With all the teams improving rapidly, is there any way to predict right now which of the Original Four will take home the first Isobel Cup? Fritz-Ward doesn't think so. "Everyone is not only getting better, faster, and stronger, but also team play itself is flowing better as the teams are getting used to new systems. The games are getting closer and becoming more of a battle."
Johnston concurs. "Anyone can beat any team at any time. I think [the November 22] games showed that the best: 3-2 between Boston and us and 6-5 between Connecticut and Buffalo. Doesn't get much more exciting than that. Also definitely tells that you can't underestimate any team."

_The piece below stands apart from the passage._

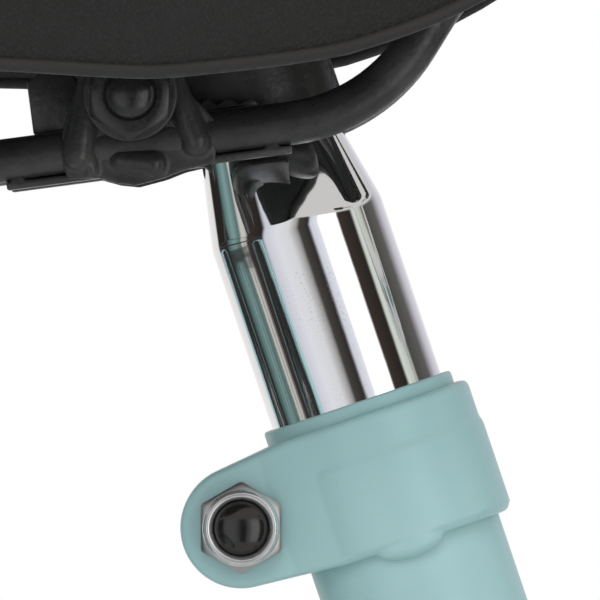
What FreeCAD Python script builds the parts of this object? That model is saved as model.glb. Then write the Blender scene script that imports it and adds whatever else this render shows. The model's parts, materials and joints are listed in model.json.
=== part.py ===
"""Adult tricycle: step-through frame, 24 inch wheels, single speed, rear basket, sprung comfort saddle.

The frame is +X forward, +Y left, +Z up, in millimetres. The origin is on the ground, midway
between the front and rear axles. Directions along a tube are measured from its lower end.
"""
import FreeCAD
import Part
import Sketcher
import math
import os

V = FreeCAD.Vector
UP = V(0, 0, 1)
LEFT = V(0, 1, 0)
FORWARD = V(1, 0, 0)
FIT = 0.05

SIZES = {
    "wheelbase": 1200,
    "track": 680,
    "tyre_section": 22.5,
    "tyre_wall": 3,
    "rim_seat": 254,
    "rim_lip": 6,
    "rim_depth": 11,
    "rim_half_width": 16,
    "rim_wall": 3.5,
    "flange_radius": 33,
    "flange_offset": 28,
    "flange_thickness": 3,
    "hub_barrel": 15,
    "spoke_radius": 1.0,
    "spoke_count": 36,
    "axle_radius": 5,
    "rear_axle_radius": 8,
    "crank_height": 290,
    "seat_tube_length": 440,
    "seat_tube_lean": 18.65,
    "seat_tube_radius": 15.9,
    "post_radius": 14.3,
    "post_length": 282,
    "post_bore": 11.5,
    "post_shoulder": 31,
    "post_taper": 15.5,
    "neck_radius": 11.1,
    "neck_bore": 9,
    "collar_radius": 18,
    "collar_height": 22.3,
    "collar_drop": 1.5,
    "ear_reach": 24.1,
    "ear_radius": 9.8,
    "ear_width": 21,
    "collar_slot": 3,
    "bolt_radius": 4,
    "nut_flats": 13,
    "nut_height": 6.5,
    "head_angle": 70,
    "fork_rake": 50,
    "fork_length": 370,
    "head_tube_length": 150,
    "head_tube_radius": 18,
    "head_tube_wall": 1.7,
    "steerer_radius": 12.7,
    "steerer_bore": 11.15,
    "quill_radius": 11.1,
    "cup_height": 12,
    "down_tube_radius": 17.5,
    "step_tube_radius": 14.3,
    "tube_wall": 1.6,
    "shell_radius": 20,
    "shell_half": 34,
    "shell_bore": 17,
    "chain_stay_radius": 9.5,
    "seat_stay_radius": 8,
    "cross_tube_radius": 12.7,
    "cross_tube_height": 385,
    "cross_tube_spread": 110,
    "cross_tube_half": 280,
    "plate_thickness": 4,
    "inner_plate_offset": 75,
    "outer_plate_offset": 262,
    "bearing_radius": 17.5,
    "bearing_width": 11,
    "ring_teeth": 44,
    "sprocket_teeth": 22,
    "chain_pitch": 12.7,
    "chain_plane": 45,
    "sprocket_thickness": 2.6,
    "crank_length": 165,
    "crank_axle_radius": 8.5,
    "pedal_length": 96,
    "pedal_width": 78,
    "pedal_height": 24,
    "drum_radius": 45,
    "drum_width": 22,
    "blade_radius": 12.5,
    "blade_spread": 48,
    "bar_radius": 11.1,
    "bar_width": 680,
    "bar_rise": 95,
    "bar_sweep": 140,
    "grip_radius": 15.5,
    "grip_length": 125,
    "fender_radius": 312,
    "fender_width": 60,
    "fender_wall": 1.2,
    "basket_length": 410,
    "basket_width": 500,
    "basket_floor": 440,
    "basket_depth": 240,
    "panel_thickness": 1.6,
    "rail_radius": 3.5,
    "rail_spread": 22,
    "rail_tilt": 7.5,
    "saddle_length": 280,
    "saddle_width": 250,
    "spring_radius": 15,
    "spring_wire": 2.2,
}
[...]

How does the captain see her own team developing? "Everyone's always doing something and giving 110% effort on all drills ... we're a very mentally tough team. We know how to come together and push through when we're feeling tired and worn down. It's a clutch characteristic for a team to have."
The Riveters have come so far so fast that "clutch" seems like an understatement. Will all that work be worth it? They think so. "Hopefully a couple years down the line people won't have to have a full time job to play professional hockey. That's what I'm looking forward to," Hanrahan asserted. And Johnston has nothing but admiration for her fellow players. "The mental toughness of everyone in this league is huge, to be able to choose to give it their best at work and at the NWHL. I think it's a great thing for young athletes to see that if you work really hard, you can do anything."